A year ago, RBS experienced its Chernobyl moment – an incident when a case of simple human error by those running critical systems resulted in a crisis.
IT staff badly botched routine maintenance of the IBM mainframe handling millions of customers' accounts – a system processing 20 million transactions a day. The mistake was compounded by their inability to recover the situation quickly enough.
The fallout saw up to 16.7 million customers at three banks in the group – RBS, NatWest and Ulster Bank – unable to access their money for four days.
RBS couldn’t hide and MPs monitoring the City pounced, demanding immediate answers from senior management on what went wrong with the bank's computers.
The press of middle England weighed in, too, pillorying the bank’s already unpopular chairman as he gave a grovelling apology to MPs for the whole episode.
A year on and the fallout is still landing as the Financial Conduct Authority (FCA) are deciding whether action is needed against RBS.
The bank is splashing out £450m on top of its £2bn annual IT spend to replace the mainframe that failed and on new backup. RBS told The Reg that it's instituting a “complete refresh of the mainframe” system in Edinburgh.
It’s an unprecedented move: RBS has had computer problems in the past but nothing has warranted a complete rip and replace of entire systems on this scale.
A year in, though, has RBS learned its lessons? Can throwing money at new hardware save customers from future problems? It’s still unclear that RBS has truly reversed course on its policy of wholesale outsourcing of IT jobs - a policy that helped ignite last year's crisis.
Then it's quite possible that what happened at RBS might be replicated elsewhere as old and overloaded mainframes like the one at RBS hold millions of accounts at other banks who’ve also sent their IT jobs overseas.
RBS is spending nearly half a billion to replace the system that failed in June 2012. The group is buying a new IBM mainframe and making “significant change to many of the systems to improve disaster recovery and automated error recovery” a bank spokesperson tells the Reg. “This is a result of the IT problems [last] June.”
One former RBS IT insider told us the usual procedure for outages at the bank:
“I've dealt with a few outages at RBS in the past. There will have been standard 'lessons learned' or 'drains up' type of investigation. The exact reason for the problem have been found and poured over in a tedious level of detail, then process will have been put in place to prevent the set of circumstances repeating. Often this is to tighten security and/or process, so for example you may have found individual user groups being tied down more or process documentation required to be more granular. Potentially more post-change reviewing to make sure that people did what they said they would.”
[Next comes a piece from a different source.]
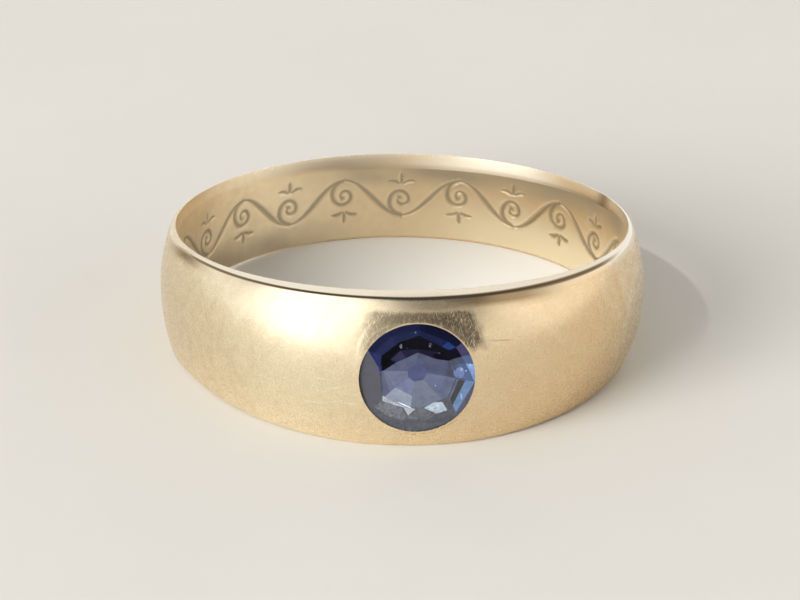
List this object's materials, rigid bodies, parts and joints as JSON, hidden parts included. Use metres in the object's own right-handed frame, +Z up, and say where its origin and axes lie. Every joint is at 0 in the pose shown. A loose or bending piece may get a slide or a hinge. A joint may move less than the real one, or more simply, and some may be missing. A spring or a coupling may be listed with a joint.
{
  "type": "sapphire band ring",
  "caption": "Tapering domed gold band ring with a round faceted sapphire set flush in its wide front, lying on its side.",
  "frame": {"origin": "on the ground under the middle of the ring's bounding box, with the ring lying on its side as it rests by itself", "axes": "+Z up, away from the ground and close to the finger hole's axis, which leans back 3.8 degrees; -Y towards the stone's side; +X to the right as the stone is looked at"},
  "size_m": [0.0206, 0.0216, 0.0066],
  "materials": {
    "gold": "satin-worn pale yellow gold, about 14 carat, with fine scratches",
    "sapphire": "polished blue sapphire, faceted, lightly worn on the lower facets"
  },
  "bodies": {
    "root": {"band": "gold", "sapphire": "sapphire"}
  },
  "joints": []
}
RBS faces a Herculean job in bringing online a new mainframe operating in a core part of its day-to-day business. It must plan and execute the job without interrupting the existing service by taking the old mainframe offline during the transition.
RBS did not say when it plans to bring the new mainframe online.
But hardware is only one thing: RBS must also determine what to do with the existing apps running on the system. Either it must port existing apps to the new system - which is likely - or write or buy new apps. If the former, RBS must design, write, test and then shift. If the latter, RBS must make sure the new apps work on the new mainframe and interoperate with other RBS’s other, connected systems.
RBS did not say whether the old CA-7 software would be ported to run on the new mainframe.
Our ex-RBS techie outlines the complexity of the challenge facing the RBS team making the switchover:
Being a bank everything is by nature hung together with schedules and batches, this is really the correct way of doing things. You make a product, make it stable, then if it needs to do something else you add another system and a dataflow … I once saw a diagram of all the dataflow in RBS, just the ones between major systems fairly impressively filled a projection screen, then all the minor systems were added and it was just a black screen!
It’s a measure of just how bad things were for RBS that it’s spending £450m to be more or less back where it started - on a mainframe, just a newer and, fingers crossed, more reliable mainframe. There have been reports of companies dumping mainframes, but the mainframe remains a standard for banks: 25 of the world’s top banks use mainframes from IBM, according to Gartner.
Another ex-RBS IT staffer told us:
“A lot of talk has been had in the news about how these systems are too complex and bound to fail, but I guarantee that re-writing the systems and making them monolithic programs would result in some serious pain and cost in the short to medium term and in the long term you'd just end up with the same satellite batch controlled systems when the appetite to change the central system runs out.”
Mainframes are embedded thanks to their history, starting out with the S/360 in the mid 1960s giving companies access to the kinds of fast computer power that had only been available to governments and academics building machines on a project-by-project basis. Over the years, IBM has extended and upgraded the family, through S/390 to the z-series.